Although the county tax rate per thousand dollars of property value won’t rise again this year, the total amount of dollars collected from property owners will. The levy will jump from $16.7 million to $17.8 million, a new record level. That is allowed by state law because of growth in the county’s property values.
Total equalized value did take a healthy jump in the past year, to more than $2.2 billion. While property values have been rising by only about 1 percent in recent years, Clark County’s took a 3.74 percent jump in the last year, in part due to construction of a frac sand mine facility in the southwestern town of Mentor.
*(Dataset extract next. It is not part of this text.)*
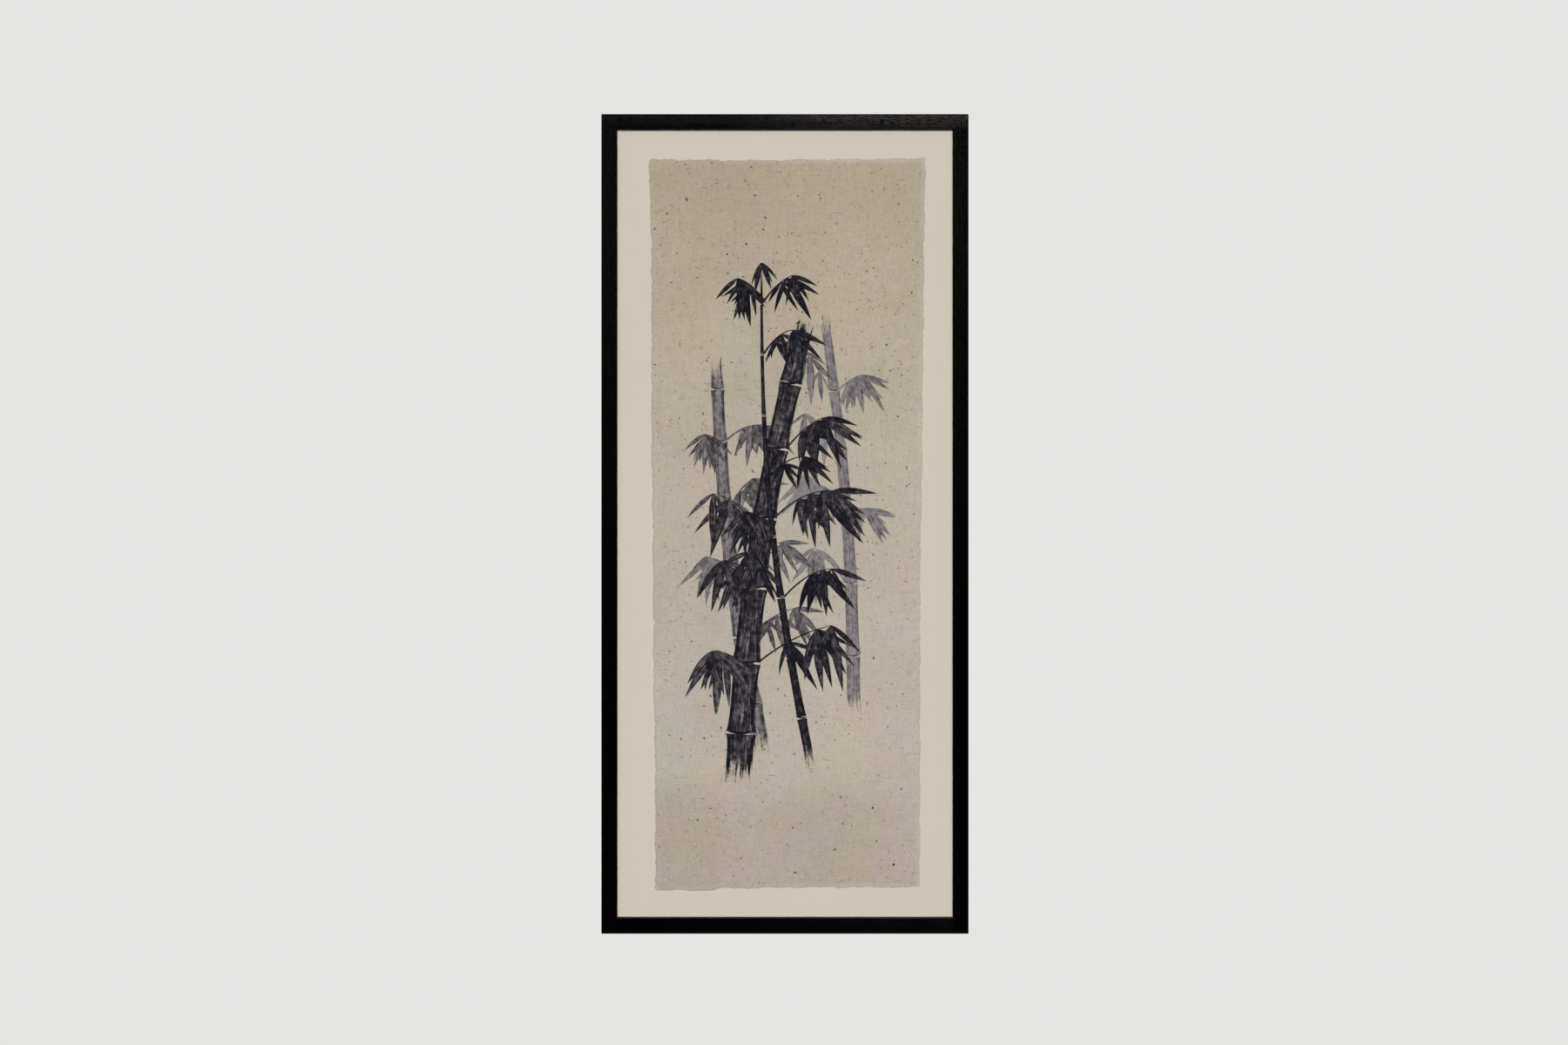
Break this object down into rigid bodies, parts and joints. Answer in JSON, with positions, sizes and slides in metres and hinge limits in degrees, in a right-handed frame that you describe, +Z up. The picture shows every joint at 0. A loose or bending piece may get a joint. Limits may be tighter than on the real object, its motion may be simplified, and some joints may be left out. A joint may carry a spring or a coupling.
{
  "type": "framed float-mounted paper print",
  "caption": "Tall slim black wood picture frame with a deckle-edged handmade paper print floated on a cream board behind clear glazing, and hanging rings at the back.",
  "frame": {"origin": "on the flat back of the top rail, at the middle of its length, where the frame rests against the wall", "axes": "+Z up, +X to the right seen from the front, +Y towards the wall, so the picture faces -Y"},
  "size_m": [0.468, 0.032, 1.045],
  "materials": {
    "black_wood": "open-grain hardwood, stained black, satin",
    "glazing": "clear, low reflection",
    "spacer": "matte black",
    "mount_board": "smooth matte cream board",
    "handmade_paper": "handmade, flecked, matte, with a printed indigo-black picture",
    "backing_board": "brown hardboard",
    "plated_steel": "bright plated steel"
  },
  "bodies": {
    "root": {"top_rail": "black_wood", "right_rail": "black_wood", "bottom_rail": "black_wood", "left_rail": "black_wood", "glazing": "glazing", "top_spacer": "spacer", "right_spacer": "spacer", "bottom_spacer": "spacer", "left_spacer": "spacer", "mount_board": "mount_board", "print_sheet": "handmade_paper", "backing_board": "backing_board", "top_tab_1": "plated_steel", "top_tab_2": "plated_steel", "top_tab_3": "plated_steel", "right_tab_1": "plated_steel", "right_tab_2": "plated_steel", "right_tab_3": "plated_steel", "right_tab_4": "plated_steel", "right_tab_5": "plated_steel", "bottom_tab_1": "plated_steel", "bottom_tab_2": "plated_steel", "bottom_tab_3": "plated_steel", "left_tab_1": "plated_steel", "left_tab_2": "plated_steel", "left_tab_3": "plated_steel", "left_tab_4": "plated_steel", "left_tab_5": "plated_steel", "left_hanger_strap": "plated_steel", "left_hanger_ring": "plated_steel", "left_hanger_screw": "plated_steel", "right_hanger_strap": "plated_steel", "right_hanger_ring": "plated_steel", "right_hanger_screw": "plated_steel"}
  },
  "joints": []
}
The 2020 spending plan includes about $4.1 million for capital improvements. A large part of that amount is a $930,000 expenditure to build a new multi-purpose building at the fairgrounds in Neillsville. Private donations are being solicited now to pay for half of that amount, which will be returned to the county’s general fund over the next four years.
Other capital expenditures in the budget include:
_ $839,200 for the Rehabilitation & Living Center near Owen, for remodeling ($400,000), roof repairs ($80,000), air conditioning replacement ($80,000), farm shed replacement ($60,000) and other smaller improvements.
_ $700,000 for highway department equipment, including $380,000 for two new large trucks.
_ $376,817 in technology system upgrades, including $95,000 to add equipment for a fourth sheriff’s department dispatch position and $72,000 for courthouse security cameras.
_ $353,520 for the new election equipment, which the county will buy for each municipality instead of requiring each town, village and city to buy their own.
_ $337,750 for Forestry & Parks Department vehicles, equipment and parks improvements.
_ $222,640 for five new sheriff’s department vehicles and a $50,000 software upgrade.
_ $99,000 for the Adult Development Service in Greenwood, including $75,000 for siding and window replacement.